STATED TASK: Read the data and repeat all of it exactly.

DATA EXCERPT:

※

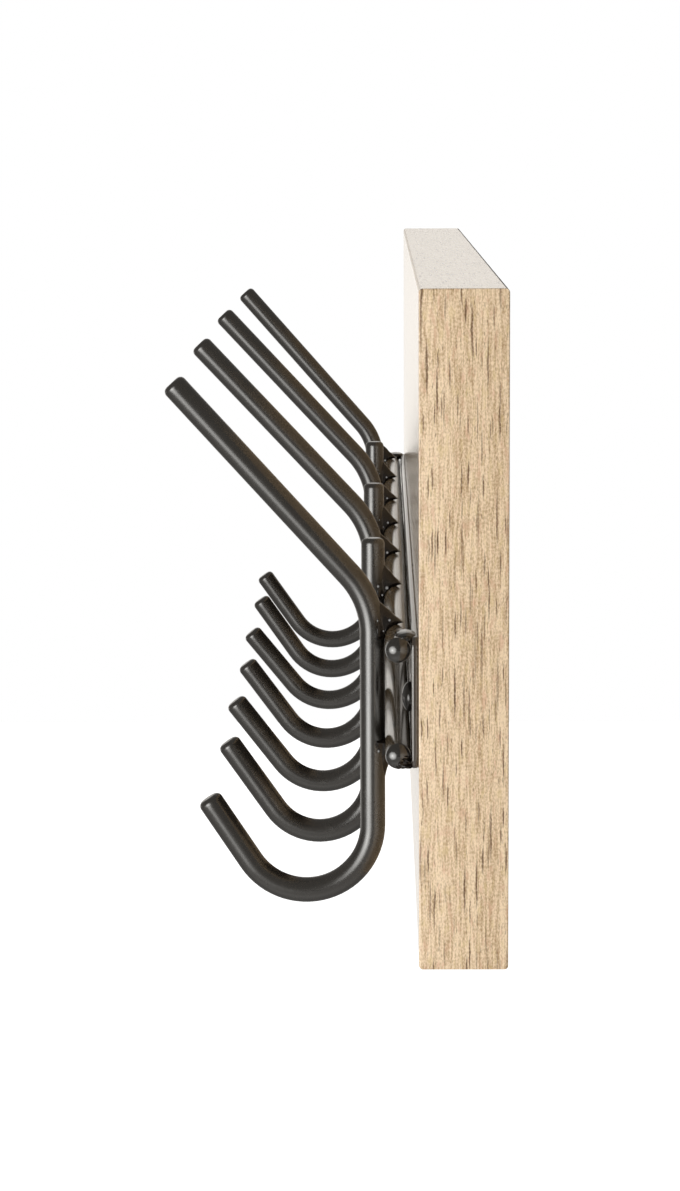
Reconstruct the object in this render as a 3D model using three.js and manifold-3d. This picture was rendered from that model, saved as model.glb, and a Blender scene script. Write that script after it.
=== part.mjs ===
import * as THREE from "three";
import { mergeVertices } from "three/addons/utils/BufferGeometryUtils.js";
import Module from "manifold-3d";

// A wall coat rack: seven wire hooks welded across two rods, the rods welded to a flat strip,
// and the strip screwed to an oak-look board that hangs on the wall by two keyhole plates.
// Millimetres. X runs along the board, the front faces -Y and Z is up.
// The origin is the middle of the board's back face, which lies on the wall.

const wasm = await Module();
wasm.setup();

// Clearances
const seatGap = 0.2;
const cutGap = 0.3;
const cutOverrun = 1;

// Board
const boardLength = 440;
const boardHeight = 137;
const boardThickness = 18;
const decorThickness = 0.4;
const edgeBandThickness = 1;
const boardEdgeRadius = 0.8;

// Strip
const stripThickness = 1.3;
const stripEndInset = 14;
const stripLip = 0.1;
const stripCornerRadius = 2;
const rowDrop = 16.5;

// Wire and rods
const wireDiameter = 5.1;
const wireEndChamfer = 0.6;
const rodSpacing = 21.9;
const rodDomeHeight = 1.7;

// Hooks
const hookCount = 7;
const hookEndMargin = 34;
const hookDrop = 43;
const hookBendRadius = 12.8;
const hookTipLength = 18.6;
const armCornerRise = 20;
const armBendRadius = 18.5;
const armReach = 61.5;
const stubRise = 24.6;

// Degrees: the tip leans out from the wire by the first, and the arm leans forward by the second
const hookTipAngle = 36;
const armAngle = 43;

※

SOLUTION TO THE EXERCISE:
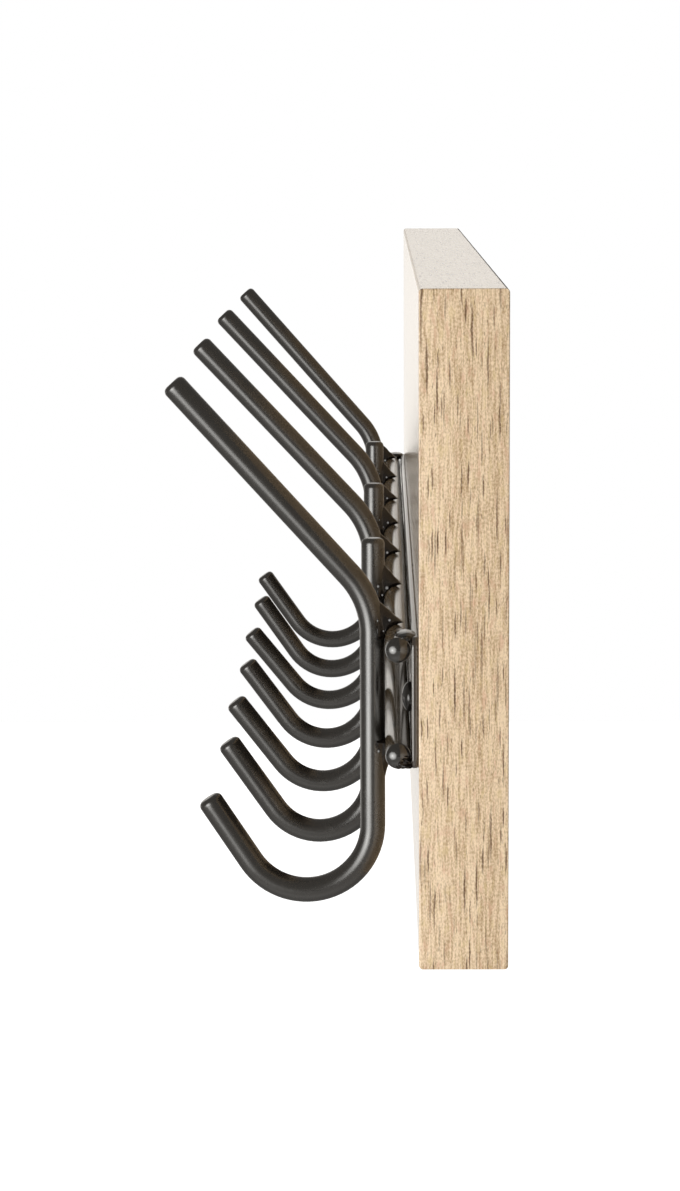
Reconstruct the object in this render as a 3D model using three.js and manifold-3d. This picture was rendered from that model, saved as model.glb, and a Blender scene script. Write that script after it.
=== part.mjs ===
import * as THREE from "three";
import { mergeVertices } from "three/addons/utils/BufferGeometryUtils.js";
import Module from "manifold-3d";

// A wall coat rack: seven wire hooks welded across two rods, the rods welded to a flat strip,
// and the strip screwed to an oak-look board that hangs on the wall by two keyhole plates.
// Millimetres. X runs along the board, the front faces -Y and Z is up.
// The origin is the middle of the board's back face, which lies on the wall.

const wasm = await Module();
wasm.setup();

// Clearances
const seatGap = 0.2;
const cutGap = 0.3;
const cutOverrun = 1;

// Board
const boardLength = 440;
const boardHeight = 137;
const boardThickness = 18;
const decorThickness = 0.4;
const edgeBandThickness = 1;
const boardEdgeRadius = 0.8;

// Strip
const stripThickness = 1.3;
const stripEndInset = 14;
const stripLip = 0.1;
const stripCornerRadius = 2;
const rowDrop = 16.5;

// Wire and rods
const wireDiameter = 5.1;
const wireEndChamfer = 0.6;
const rodSpacing = 21.9;
const rodDomeHeight = 1.7;

// Hooks
const hookCount = 7;
const hookEndMargin = 34;
const hookDrop = 43;
const hookBendRadius = 12.8;
const hookTipLength = 18.6;
const armCornerRise = 20;
const armBendRadius = 18.5;
const armReach = 61.5;
const stubRise = 24.6;

// Degrees: the tip leans out from the wire by the first, and the arm leans forward by the second
const hookTipAngle = 36;
const armAngle = 43;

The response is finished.